_Material_.
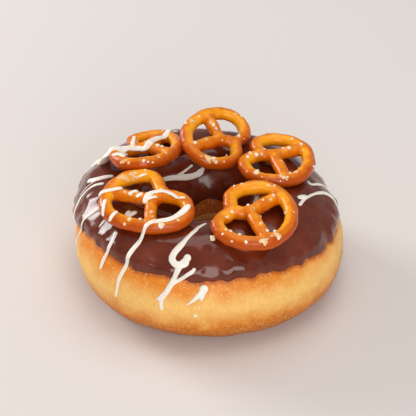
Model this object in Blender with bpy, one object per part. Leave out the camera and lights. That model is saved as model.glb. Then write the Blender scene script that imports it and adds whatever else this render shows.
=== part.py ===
"""A ring doughnut dipped in chocolate icing, with five salted mini pretzels laid on top.

Sizes are in metres, +Z up. The origin is the middle of the ring on the surface it rests on.
The dough ring, the icing and each pretzel are separate closed bodies.
"""

import math
from collections import namedtuple

import bmesh
import bpy
from mathutils import Euler, Matrix, Vector

MM = 0.001

# The dough ring: a fat round section swept round the hole.
RING_RADIUS = 29.5 * MM          # from the ring's axis to the middle of its section
HALF_WIDTH = 18.1 * MM           # half the section's width at its widest level
EQUATOR = 16.2 * MM              # height of that widest level above the table
RISE = 20.5 * MM                 # from the widest level up to the crown
DROP = 16.9 * MM                 # from the widest level down to the base, before it is cut flat
TAPER = 0.18                     # how much narrower the section grows towards its crown
TAPER_POWER = 1.5
LEAN = 0.145                     # sideways slip of the crown per unit of height, towards -X
UPPER_POWERS = (2.55, 1.85)      # superellipse powers of the section, (side, crown)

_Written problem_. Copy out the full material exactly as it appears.

_Answer in full_.
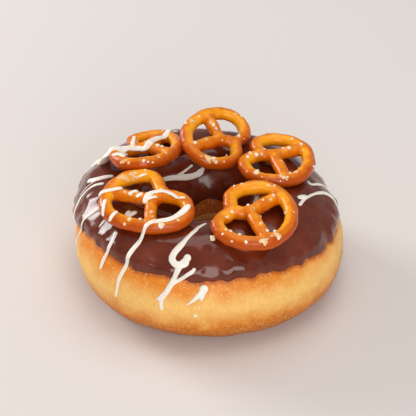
Model this object in Blender with bpy, one object per part. Leave out the camera and lights. That model is saved as model.glb. Then write the Blender scene script that imports it and adds whatever else this render shows.
=== part.py ===
"""A ring doughnut dipped in chocolate icing, with five salted mini pretzels laid on top.

Sizes are in metres, +Z up. The origin is the middle of the ring on the surface it rests on.
The dough ring, the icing and each pretzel are separate closed bodies.
"""

import math
from collections import namedtuple

import bmesh
import bpy
from mathutils import Euler, Matrix, Vector

MM = 0.001

# The dough ring: a fat round section swept round the hole.
RING_RADIUS = 29.5 * MM          # from the ring's axis to the middle of its section
HALF_WIDTH = 18.1 * MM           # half the section's width at its widest level
EQUATOR = 16.2 * MM              # height of that widest level above the table
RISE = 20.5 * MM                 # from the widest level up to the crown
DROP = 16.9 * MM                 # from the widest level down to the base, before it is cut flat
TAPER = 0.18                     # how much narrower the section grows towards its crown
TAPER_POWER = 1.5
LEAN = 0.145                     # sideways slip of the crown per unit of height, towards -X
UPPER_POWERS = (2.55, 1.85)      # superellipse powers of the section, (side, crown)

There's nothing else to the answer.